What advice do you have for future study abroad students?
You will never be able to predict how you will react to unexpected situations -- and that's a good thing. It teaches you things about yourself you never even thought about. Once, I got asked by this old lady for directions... in German, which I barely speak. I was mortified. Barely a month later, I found myself in a country where I didn't speak the language /at all/, didn't know absolutely anyone, had never been in before, and to make matters worse, my phone data died. Logically, I should have been terrified. In reality, I treated it all like a big adventure, complete with guiding myself by reading an actual map. It was delightful. (I still feel awkward about that old lady). Studying abroad puts you in situations where you begin to realize just what it is you're made of. You realize what you cherish in people, cultures, and locations. You learn new things, and realize that maybe, you still have to work on others. But that's fine. It's just part of life.

 

How do you identify?
First Generation College Student, Scholarship Recipient

 

Could you share any experiences where your identity played a role in your time abroad?
I had saved up all of my work-study money to do study abroad -- but realized I didn't have to do that because my scholarships covered it.
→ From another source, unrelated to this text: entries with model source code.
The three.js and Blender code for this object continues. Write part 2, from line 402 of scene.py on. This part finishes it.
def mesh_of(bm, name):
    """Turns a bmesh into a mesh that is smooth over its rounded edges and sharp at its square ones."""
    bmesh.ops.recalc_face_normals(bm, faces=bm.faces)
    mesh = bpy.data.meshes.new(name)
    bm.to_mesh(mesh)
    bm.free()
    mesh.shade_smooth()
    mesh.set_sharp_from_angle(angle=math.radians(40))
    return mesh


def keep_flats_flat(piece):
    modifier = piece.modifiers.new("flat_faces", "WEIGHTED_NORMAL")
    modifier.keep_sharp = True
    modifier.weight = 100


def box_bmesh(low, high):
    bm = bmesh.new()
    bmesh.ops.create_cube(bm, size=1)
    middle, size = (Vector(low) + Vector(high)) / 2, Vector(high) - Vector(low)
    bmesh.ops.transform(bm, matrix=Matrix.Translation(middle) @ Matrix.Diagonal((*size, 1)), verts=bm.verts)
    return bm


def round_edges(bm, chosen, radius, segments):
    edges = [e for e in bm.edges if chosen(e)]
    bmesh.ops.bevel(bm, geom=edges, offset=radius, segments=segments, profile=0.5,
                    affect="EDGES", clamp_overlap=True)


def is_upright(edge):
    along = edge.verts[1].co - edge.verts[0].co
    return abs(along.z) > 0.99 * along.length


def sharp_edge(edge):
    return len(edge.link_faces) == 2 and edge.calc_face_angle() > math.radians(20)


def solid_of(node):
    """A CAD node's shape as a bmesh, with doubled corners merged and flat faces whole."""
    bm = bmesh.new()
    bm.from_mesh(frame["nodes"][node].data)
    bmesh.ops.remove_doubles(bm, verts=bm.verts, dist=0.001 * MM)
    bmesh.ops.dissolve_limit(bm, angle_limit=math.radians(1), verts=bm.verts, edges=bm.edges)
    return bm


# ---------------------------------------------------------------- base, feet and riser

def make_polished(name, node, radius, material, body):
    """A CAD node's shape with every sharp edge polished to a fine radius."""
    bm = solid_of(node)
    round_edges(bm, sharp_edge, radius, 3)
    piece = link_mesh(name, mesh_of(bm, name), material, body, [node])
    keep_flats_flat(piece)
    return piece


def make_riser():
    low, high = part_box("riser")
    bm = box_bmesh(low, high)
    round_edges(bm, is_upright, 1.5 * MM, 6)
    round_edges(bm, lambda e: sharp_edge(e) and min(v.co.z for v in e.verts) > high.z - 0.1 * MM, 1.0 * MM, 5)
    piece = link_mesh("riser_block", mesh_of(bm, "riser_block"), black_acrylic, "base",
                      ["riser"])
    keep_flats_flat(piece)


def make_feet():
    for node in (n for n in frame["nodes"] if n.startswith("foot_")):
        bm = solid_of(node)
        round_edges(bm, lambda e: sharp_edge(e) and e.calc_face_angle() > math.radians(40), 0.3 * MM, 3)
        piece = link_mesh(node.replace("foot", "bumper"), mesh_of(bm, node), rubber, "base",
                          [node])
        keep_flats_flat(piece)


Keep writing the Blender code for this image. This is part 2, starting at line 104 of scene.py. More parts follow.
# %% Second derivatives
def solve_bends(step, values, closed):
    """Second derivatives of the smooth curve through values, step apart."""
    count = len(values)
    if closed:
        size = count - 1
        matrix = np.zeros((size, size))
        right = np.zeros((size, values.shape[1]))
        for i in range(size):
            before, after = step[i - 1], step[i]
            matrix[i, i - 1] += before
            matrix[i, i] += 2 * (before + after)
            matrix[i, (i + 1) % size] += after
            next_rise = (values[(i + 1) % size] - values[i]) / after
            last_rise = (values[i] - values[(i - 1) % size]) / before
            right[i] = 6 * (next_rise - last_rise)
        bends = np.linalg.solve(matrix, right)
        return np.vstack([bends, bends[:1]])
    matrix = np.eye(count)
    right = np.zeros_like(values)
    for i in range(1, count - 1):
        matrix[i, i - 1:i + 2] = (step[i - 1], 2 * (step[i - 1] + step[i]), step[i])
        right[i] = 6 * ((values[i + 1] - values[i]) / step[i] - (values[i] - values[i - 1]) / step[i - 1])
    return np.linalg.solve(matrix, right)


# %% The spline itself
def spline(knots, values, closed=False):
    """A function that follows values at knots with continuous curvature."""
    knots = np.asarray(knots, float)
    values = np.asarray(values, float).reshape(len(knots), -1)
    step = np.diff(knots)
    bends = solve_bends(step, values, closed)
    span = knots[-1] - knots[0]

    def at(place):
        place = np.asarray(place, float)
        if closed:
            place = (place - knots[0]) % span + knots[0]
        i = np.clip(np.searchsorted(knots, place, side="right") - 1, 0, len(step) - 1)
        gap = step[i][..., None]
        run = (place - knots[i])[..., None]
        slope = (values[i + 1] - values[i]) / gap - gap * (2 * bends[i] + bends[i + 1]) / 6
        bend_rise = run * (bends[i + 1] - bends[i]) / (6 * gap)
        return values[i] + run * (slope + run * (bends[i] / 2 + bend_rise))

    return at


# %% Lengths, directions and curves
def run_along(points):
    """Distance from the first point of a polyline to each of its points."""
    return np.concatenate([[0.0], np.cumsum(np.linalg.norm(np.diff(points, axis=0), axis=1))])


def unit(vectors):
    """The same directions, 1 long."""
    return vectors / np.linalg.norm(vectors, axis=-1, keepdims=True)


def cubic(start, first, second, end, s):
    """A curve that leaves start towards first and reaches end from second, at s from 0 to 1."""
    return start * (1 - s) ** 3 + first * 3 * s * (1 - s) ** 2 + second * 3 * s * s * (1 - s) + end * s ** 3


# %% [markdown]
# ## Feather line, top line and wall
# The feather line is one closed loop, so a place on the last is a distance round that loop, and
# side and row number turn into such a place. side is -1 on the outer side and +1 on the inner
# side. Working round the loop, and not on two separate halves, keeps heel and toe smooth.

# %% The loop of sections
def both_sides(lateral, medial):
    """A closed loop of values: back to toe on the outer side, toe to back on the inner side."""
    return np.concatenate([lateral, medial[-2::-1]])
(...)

It was a relief -- I used those funds for personal travel instead!

 

Is there any advice you would give to other students who share your identity?
UNC is kinder to low-income students than appears at first glance.

 

If you faced any challenges abroad, where could you turn to get the support you needed?
The program, my friends, my family, and the UNC study abroad office. I didn't have any identity-related challenges abroad, but I did have health issues that the program helped me with.